The Lawkillers Read online




  For Christine

  who gave me some of the words and all of the time.

  ACKNOWLEDGEMENTS

  Where to begin? So many people, knowingly or not, have assisted in the compilation of these pages that it is not practical to list them all. A large proportion of them were former police officers who generously shared their time and experiences with me and I am extremely grateful for their recollections. Among them was ex-Detective Inspector Bob Donaldson who helped me locate these invaluable people.

  I am also deeply indebted to D.C. Thomson & Co. Ltd for their considerable cooperation, not least of which was the unrestricted access they allowed me to their extensive cuttings and photographic libraries. Many of the photographs used belong to them. In particular, I would like to thank Gwen Kissock and Anne Swadel for their encyclopaedic knowledge and willingness to help. Others who assisted were Gordon Robbie, Gus Proctor, Colin Stewart, Jackie Laing and Susan Dailly.

  Special thanks are due to respected sports journalist John Mann, who took a break from some of the violence of the football field to research a 19th century poisoning, the results of which he very kindly passed to me and which were central to the preparation of one of the chapters.

  My gratitude also to the staff of Dundee Central Library and the Scottish Prison Service.

  Thanks too – I think – to author Norman Watson, a journalistic colleague, who enthusiastically prodded me into this, but who neglected to inform me how much work would be involved.

  Most of all, I would like to record how grateful I am to the countless journalists who contributed indirectly to this book through their reports of the crimes and coverage of the trials of those responsible.

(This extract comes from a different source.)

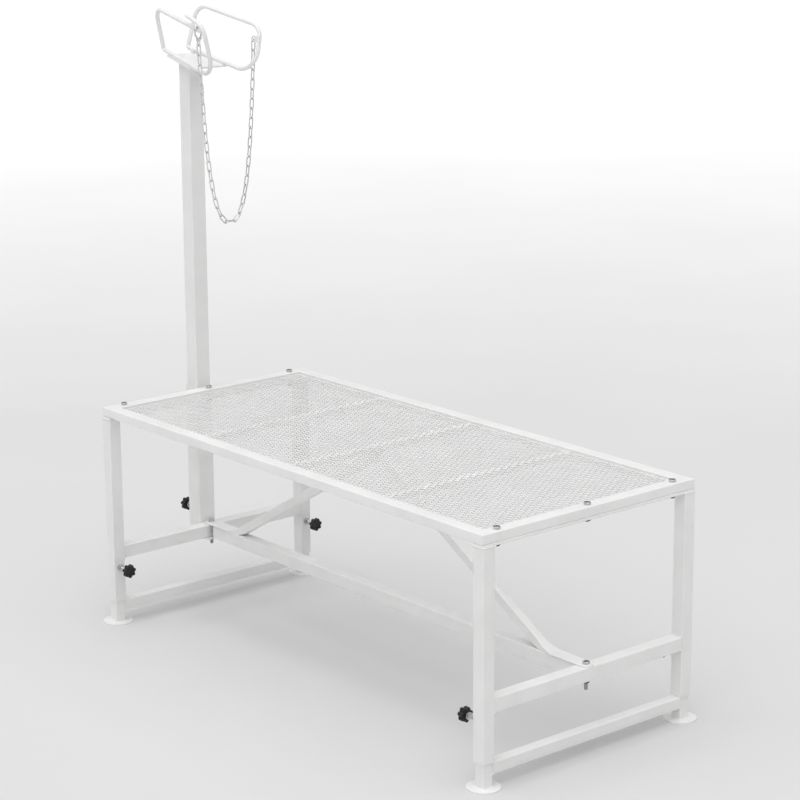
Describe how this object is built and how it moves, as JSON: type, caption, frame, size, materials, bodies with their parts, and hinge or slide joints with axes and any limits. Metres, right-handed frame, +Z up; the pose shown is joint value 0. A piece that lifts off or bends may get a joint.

  Reporters are a much-maligned breed and they do not always receive the recognition they deserve. It is not generally appreciated that the words they write in today’s newspapers form the basis of tomorrow’s history books.

  Alexander McGregor

  CONTENTS

  Title

  Dedication

  Acknowledgements

  Introduction

  1 Murder on a Monday Morning

  2 Betrayal

  3 Family Ties

  4 The Not So Ordinary John Smith

  5 Bill the Ripper

  6 Death in the Suburbs

  7 Eighteen Hours

  8 Collared

  9 Lessons

  10 Anything You Can Do …

  11 The Body in the Bags

  12 Babes in the House

  13 The Carry-out Killer

  14 To Love, Honour … and Kill

  15 Suffer the Little Children – Hazel

  16 Suffer the Little Children – Pauline

  17 Arsenic and Old Maize

  18 Forgive Me, Father

  19 The First Foot

  20 The Girl in Red

  21 Little Boy Blue

  22 The Mansion House Mystery

  23 Brief Encounter

  24 Repentance

  25 The Templeton Woods Murders

  Sources

  By the Same Author

  Copyright

  INTRODUCTION

  Murder is a funny old game. The end result is the same but the journey to that hellish destination is always different. The route can sometimes be straightforward enough, uncomplicated and not too difficult to understand why some people travelled in that direction. At other times, the trip can be as complex and unfathomable as the travellers themselves.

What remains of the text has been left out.